## YOUR TASK
Look in the material below for the line with "laceTail(HEEL_CORNER_LACE, LACE.width, LACE.thick), CREAM);" and the line with "imported = [obj", then set down exactly those two lines and all lines between, nothing more.
····················
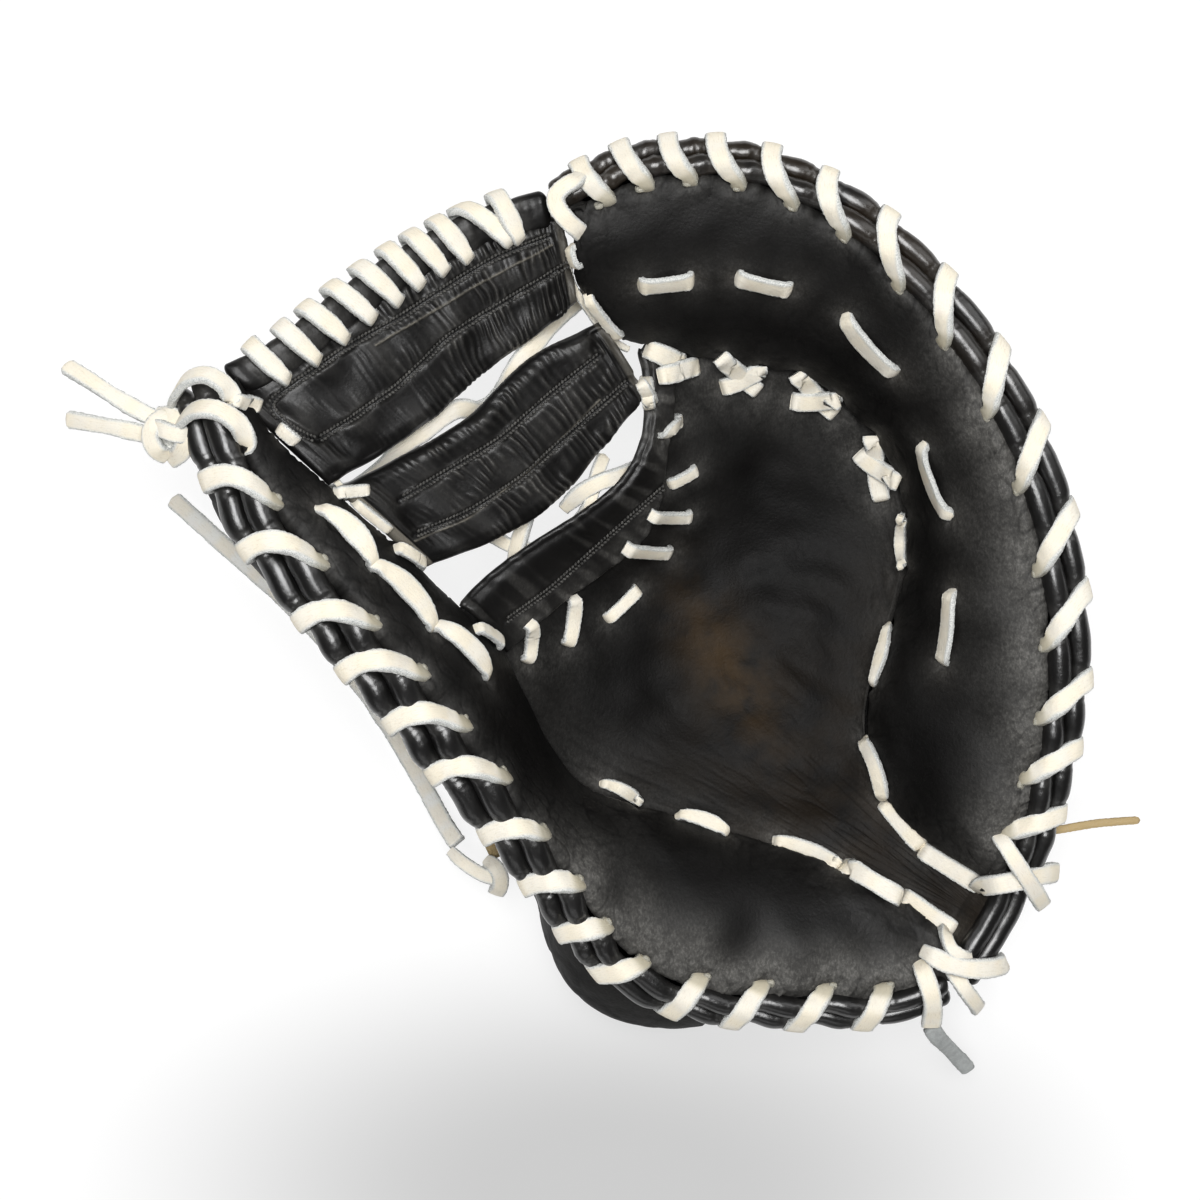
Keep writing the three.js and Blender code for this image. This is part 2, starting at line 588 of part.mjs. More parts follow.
// A bar: two layers of leather with ruffles across it, from so far below its top edge.
function bar(shape, from, rows, cols) {
  return loft(
    steps(rows).map((t) => {
      const { top, low } = barCut(shape, t);
      top.lerp(low, from / top.distanceTo(low));
      const ruffle = RUFFLE * Math.sin(2 * Math.PI * shape.ruffles * t);
      const front = steps(cols).map((v) => top.clone().lerp(low, v).addScaledVector(UP, ruffle * hump(v)));
      return ring(front, below(front, () => WEB_WALL));
    }),
  );
}

// The way down a bar's cut and the way out of its front.
function barFrame(shape, t) {
  const { top, low } = barCut(shape, t);
  const down = low.clone().sub(top).normalize();
  const level = new V3(-down.y, down.x, 0).normalize();
  const front = new V3().crossVectors(down, level).normalize();
  if (front.z < 0) front.negate();
  const ahead = barCut(shape, t + 0.02).top.sub(barCut(shape, t - 0.02).top).normalize();
  const point = (d, n) => top.clone().addScaledVector(down, d).addScaledVector(front, n);
  return { down, front, ahead, point };
}

// The web's upper edge, folded over into a fat rim.
function webRim(rows, sides) {
  return loft(
    steps(rows).map((t) => {
      const { down, front, point } = barFrame(TOP_BAR, t);
      const middle = point(WEB_RIM.width / 2, -WEB_WALL / 2);
      return steps(sides - 1).map((_, k) => {
        const angle = (2 * Math.PI * (k + 0.5)) / sides;
        const p = middle.clone().addScaledVector(down, (WEB_RIM.width / 2) * Math.cos(angle));
        return p.addScaledVector(front, (WEB_RIM.thick / 2) * Math.sin(angle));
      });
    }),
  );
}

// Where the web's lace goes round the rim. down: from the top edge. out: from the bar's front.
// side: the way that the lace's outer face looks. share: of its slant.
const rimFront = (WEB_RIM.thick - WEB_WALL) / 2 + LACE.thick / 2 + GAP + 2;
const rimBehind = -WEB_WALL - rimFront;
const WEB_HOLE_DEPTH = WEB_RIM.width + 4.4;
const ROUND_RIM = [
  { down: WEB_HOLE_DEPTH, out: -WEB_WALL - 2.4, side: "down", share: 0, through: true },
  { down: WEB_HOLE_DEPTH, out: 1, side: "down", share: 0, through: true },
  { down: 10, out: rimFront, side: "front", share: 0.3 },
  { down: 3.5, out: rimFront, side: "front", share: 0.6 },
  { down: -3.7, out: -WEB_WALL / 2, side: "up", share: 0.8 },
  { down: 3.5, out: rimBehind, side: "behind", share: 0.9 },
  { down: 11, out: rimBehind, side: "behind", share: 1 },
];
const webHoles = steps(WEB_HOLES - 1).map((k) => mix(0.14, 0.94, k));
const WEB_SLANT = 0.035;
function webSlot(t) {
  const { down, ahead, point } = barFrame(TOP_BAR, t);
  return { centre: point(WEB_HOLE_DEPTH, -WEB_WALL / 2), wide: ahead, thick: down };
}
function webLace() {
  const rings = [];
  for (const t of webHoles.slice().reverse())
    for (const row of ROUND_RIM) {
      const { down, front, ahead, point } = barFrame(TOP_BAR, t - WEB_SLANT * row.share);
      const sides = { down, front, up: down.clone().negate(), behind: front.clone().negate() };
      rings.push({ centre: point(row.down, row.out), thick: sides[row.side], wide: row.through && ahead });
    }
  return laceBody(rings);
}

// The lace that lies in the joint between a half's lip and the ends of the web's bars.
function jointLace(table, from, to, rows) {
  const rings = steps(rows).map((t) => {
    const u = mix(from, to, t);
    const centre = besideSeam(table, u, WEB_JOINT / 2);
    const wide = besideSeam(table, u, 3).sub(besideSeam(table, u, 1)).normalize();
    centre.z -= 2.4;
    return { centre, wide, thick: UP };
  });
  return laceBody(rings, WEB_JOINT - 2 * GAP, 3.4);
}

// A lace that spans the web behind a gap between two bars, swaying from one to the other.
function gapLace(upper, lower, rows) {
  const rings = steps(rows).map((t) => {
    const sway = 0.5 + 0.42 * Math.sin(2 * Math.PI * 1.5 * t);
    const centre = upper(t).lerp(lower(t), sway);
    centre.z -= WEB_WALL + 4.6;
    return { centre, thick: UP };
  });
  return laceBody(rings, 5, 2);
}

// The sheet between the two backs, under the knuckles: it joins their inner edges.
function backBridge(rows, cols) {
  return loft(
    steps(rows).map((t) => {
      const [left, right] = [half(THUMB_SECTIONS, mix(10.4, 13, t)), half(FINGER_SECTIONS, mix(10.2, 14.2, t))];
      const [a, b] = [hemPoint(left), hemPoint(right)];
      const chord = b.clone().sub(a).setZ(0).normalize().multiplyScalar(GAP + 0.5);
      a.add(chord);
      b.sub(chord);
      const outer = steps(cols).map((w) => {
        const p = a.clone().lerp(b, w);
        return p.setZ(Math.max(p.z - 8 * hump(w), 0));
      });
      return ring(outer.map((p) => p.clone().addScaledVector(UP, BACK_WALL)), outer);
    }),
  );
}

// The wrist strap: a padded band from the thumb back's end to the finger back's, lying on the
// surface round the hand's opening.
function wristStrap(rows, cols) {
  const [left, right] = [half(THUMB_SECTIONS, THUMB_BACK_END), half(FINGER_SECTIONS, FINGER_BACK_END)];
  const edge = (v) => {
    const from = backOuter(left, v).addScaledVector(left.along.clone().setZ(0).normalize(), GAP + 0.3);
    const to = backOuter(right, v).addScaledVector(right.along.clone().setZ(0).normalize(), GAP + 0.3);
    const first = from.clone().addScaledVector(left.along, STRAP.reach).setZ(0);
    const second = to.clone().addScaledVector(right.along, STRAP.reach).setZ(0);
    return new THREE.CubicBezierCurve3(from, first, second, to);
  };
  const [outer, inner] = [edge(STRAP.from), edge(STRAP.to)];
  return loft(
    steps(rows).map((t) => {
      const [a, b] = [outer.getPoint(t), inner.getPoint(t)];
      const under = steps(cols).map((w) => a.clone().lerp(b, w));
      const wall = (w) => STRAP.wall + STRAP.pad * hump(w) * hump(t) ** 0.3;
      return ring(under.map((p, i) => p.clone().addScaledVector(UP, wall(i / cols))), under);
    }),
  );
}

// A free lace end: a flat lace through hand-set points, its long edges bevelled.
function laceTail(points, width, thickness) {
  const route = new THREE.CatmullRomCurve3(points.map((p) => new V3(...p)));
  const [a, b, bevel] = [width / 2, thickness / 2, thickness * 0.3];
  const corners = [[a - bevel, b], [bevel - a, b], [-a, b - bevel], [-a, bevel - b]];
  corners.push([bevel - a, -b], [a - bevel, -b], [a, bevel - b], [a, b - bevel]);
  const count = Math.round(route.getLength() / (2.2 * width)) + 2;
  return loft(
    route.getSpacedPoints(count).map((p, i) => {
      const run = route.getTangentAt(i / count);
      const wide = new V3().crossVectors(run, UP).normalize();
      const thick = new V3().crossVectors(wide, run);
      return corners.map(([x, y]) => p.clone().addScaledVector(wide, x).addScaledVector(thick, y));
    }),
  );
}

// A lace knot: a flattened lump.
function knot(centre, size) {
  const lump = new THREE.SphereGeometry(0.5, 8, 6);
  return lump.scale(...size).translate(...centre);
}

add("web_rim", webRim(14, 8), GLOSSY);
const topBar = bar(TOP_BAR, WEB_RIM.width + GAP, 16, 2);
add("web_top_bar", pierced(topBar, webHoles.map(webSlot), 14), BLACK);
add("web_middle_bar", bar(MIDDLE_BAR, 0, 16, 2), BLACK);
add("web_rim_lace", webLace(), CREAM);
add("web_thumb_lace", jointLace(THUMB_SECTIONS, 0.15, 5.4, 8), CREAM);
add("web_finger_lace", jointLace(FINGER_SECTIONS, 0.7, 3.2, 6), CREAM);
const edgeOf = (shape, side) => (t) => barCut(shape, t)[side];
const pocketEdge = (t) => pocketFront(0, 40)[1 + Math.round(40 * t)].clone();
add("web_upper_lace", gapLace(edgeOf(TOP_BAR, "low"), edgeOf(MIDDLE_BAR, "top"), 12), CREAM);
add("web_lower_lace", gapLace(edgeOf(MIDDLE_BAR, "low"), pocketEdge, 12), CREAM);
add("heel_lace", laceTail(HEEL_LACE, LACE.width, LACE.thick), CREAM);
add("heel_corner_lace", laceTail(HEEL_CORNER_LACE, LACE.width, LACE.thick), CREAM);
add("back_bridge", backBridge(8, 5), BLACK);
add("wrist_strap", wristStrap(10, 4), BLACK);
add("thumb_tip_knot", knot([-148.3, 55.5, 103.3], [11.8, 13, 8]), CREAM);
add("thumb_tip_tail_upper", laceTail(TIP_TAIL_UPPER, TAIL.width, TAIL.thick), CREAM);
add("thumb_tip_tail_lower", laceTail(TIP_TAIL_LOWER, TAIL.width, TAIL.thick), CREAM);
const tab = new THREE.BoxGeometry(STRAP_TAB.long, STRAP_TAB.wide, STRAP_TAB.thick);
add("strap_tab", tab.rotateZ(STRAP_TAB.turn).translate(...STRAP_TAB.middle), TAN);
add("strap_knot", knot([-60, -88, 24], [11, 9, 8]), CREAM);
add("strap_tail", laceTail(STRAP_TAIL, LACE.width, LACE.thick), CREAM);
add("heel_tail", laceTail(HEEL_TAIL, TAIL.width, TAIL.thick), CREAM);
add("finger_tail", laceTail(FINGER_TAIL, 2.8, 2), TAN);

export default mitt;
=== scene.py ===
"""A black leather first base mitt lying on its back, laced with cream rawhide.

Shapes are worked out in millimetres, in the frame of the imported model, and become metres when a
mesh is made. Each half of the mitt is a table of cuts across it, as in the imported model, and a
cut's place is counted in the table's rows.
"""

from __future__ import annotations

import logging
import math
from dataclasses import dataclass, field
from enum import Enum
from typing import Any, Sequence

import bpy
import numpy as np
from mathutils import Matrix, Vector


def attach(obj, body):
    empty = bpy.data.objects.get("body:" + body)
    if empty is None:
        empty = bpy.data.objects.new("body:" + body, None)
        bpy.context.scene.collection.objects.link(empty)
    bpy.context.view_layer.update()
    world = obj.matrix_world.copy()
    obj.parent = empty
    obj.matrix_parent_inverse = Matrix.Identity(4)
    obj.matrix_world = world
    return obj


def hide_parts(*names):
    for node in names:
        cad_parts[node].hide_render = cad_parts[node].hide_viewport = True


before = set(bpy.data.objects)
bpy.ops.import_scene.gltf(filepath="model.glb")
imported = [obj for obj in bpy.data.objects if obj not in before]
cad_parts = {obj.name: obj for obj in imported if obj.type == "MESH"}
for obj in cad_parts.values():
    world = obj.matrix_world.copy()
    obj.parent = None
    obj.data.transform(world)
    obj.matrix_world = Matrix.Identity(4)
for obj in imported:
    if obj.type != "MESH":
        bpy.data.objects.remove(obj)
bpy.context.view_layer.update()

log = logging.getLogger("mitt")
Array = np.ndarray
Piece = bpy.types.Object
Material = bpy.types.Material
Pixel = tuple[float, float]

# Sizes of the mitt, in millimetres
MM = 0.001
MIDDLE = np.array([5.9, 2.95, 0.0])  # where the tables have the middle of the mitt
UP = np.array([0.0, 0.0, 1.0])
GAP = 0.4  # between pieces that touch
PAD = 8.5  # a panel's leather and padding at its thickest
PANEL_EDGE = 4.6  # a panel's thickness beside the rolls
PANEL_LIP = 3.6  # and where it is laced to the pocket
LIP_TURN = 1.2  # how far the lip turns down onto the pocket
TUCK = 3.5  # how far the pocket goes in under the lip
POCKET_WALL = 3.4
BACK_WALL = 2.8
ROLL_DROP = 1.5  # how far the first roll's middle lies below the rim
ROLL_PITCH = 1.86  # between the two rolls' middles, in radii
BACK_HOLE_DROP = 7.5  # from the rolls down to the back's row of holes
WEB_WALL = 4.4
WEB_RIM_WIDE = 12.0
WEB_RIM_THICK = 6.4
LACE_WIDE = 6.4
LACE_THICK = 2.6
TAIL_WIDE = 5.6
TAIL_THICK = 2.4

# The rows in which the two backs end
FINGER_BACK_END = 16.3
THUMB_BACK_END = 14.2

# Points along each stretch of lace
FINE_STEPS = 400
LACE_STEPS = 76
BAND_STEPS = 70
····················
## RESULT OF THIS TASK
add("heel_corner_lace", laceTail(HEEL_CORNER_LACE, LACE.width, LACE.thick), CREAM);
add("back_bridge", backBridge(8, 5), BLACK);
add("wrist_strap", wristStrap(10, 4), BLACK);
add("thumb_tip_knot", knot([-148.3, 55.5, 103.3], [11.8, 13, 8]), CREAM);
add("thumb_tip_tail_upper", laceTail(TIP_TAIL_UPPER, TAIL.width, TAIL.thick), CREAM);
add("thumb_tip_tail_lower", laceTail(TIP_TAIL_LOWER, TAIL.width, TAIL.thick), CREAM);
const tab = new THREE.BoxGeometry(STRAP_TAB.long, STRAP_TAB.wide, STRAP_TAB.thick);
add("strap_tab", tab.rotateZ(STRAP_TAB.turn).translate(...STRAP_TAB.middle), TAN);
add("strap_knot", knot([-60, -88, 24], [11, 9, 8]), CREAM);
add("strap_tail", laceTail(STRAP_TAIL, LACE.width, LACE.thick), CREAM);
add("heel_tail", laceTail(HEEL_TAIL, TAIL.width, TAIL.thick), CREAM);
add("finger_tail", laceTail(FINGER_TAIL, 2.8, 2), TAN);

export default mitt;
=== scene.py ===
"""A black leather first base mitt lying on its back, laced with cream rawhide.

Shapes are worked out in millimetres, in the frame of the imported model, and become metres when a
mesh is made. Each half of the mitt is a table of cuts across it, as in the imported model, and a
cut's place is counted in the table's rows.
"""

from __future__ import annotations

import logging
import math
from dataclasses import dataclass, field
from enum import Enum
from typing import Any, Sequence

import bpy
import numpy as np
from mathutils import Matrix, Vector


def attach(obj, body):
    empty = bpy.data.objects.get("body:" + body)
    if empty is None:
        empty = bpy.data.objects.new("body:" + body, None)
        bpy.context.scene.collection.objects.link(empty)
    bpy.context.view_layer.update()
    world = obj.matrix_world.copy()
    obj.parent = empty
    obj.matrix_parent_inverse = Matrix.Identity(4)
    obj.matrix_world = world
    return obj


def hide_parts(*names):
    for node in names:
        cad_parts[node].hide_render = cad_parts[node].hide_viewport = True


before = set(bpy.data.objects)
bpy.ops.import_scene.gltf(filepath="model.glb")
imported = [obj for obj in bpy.data.objects if obj not in before]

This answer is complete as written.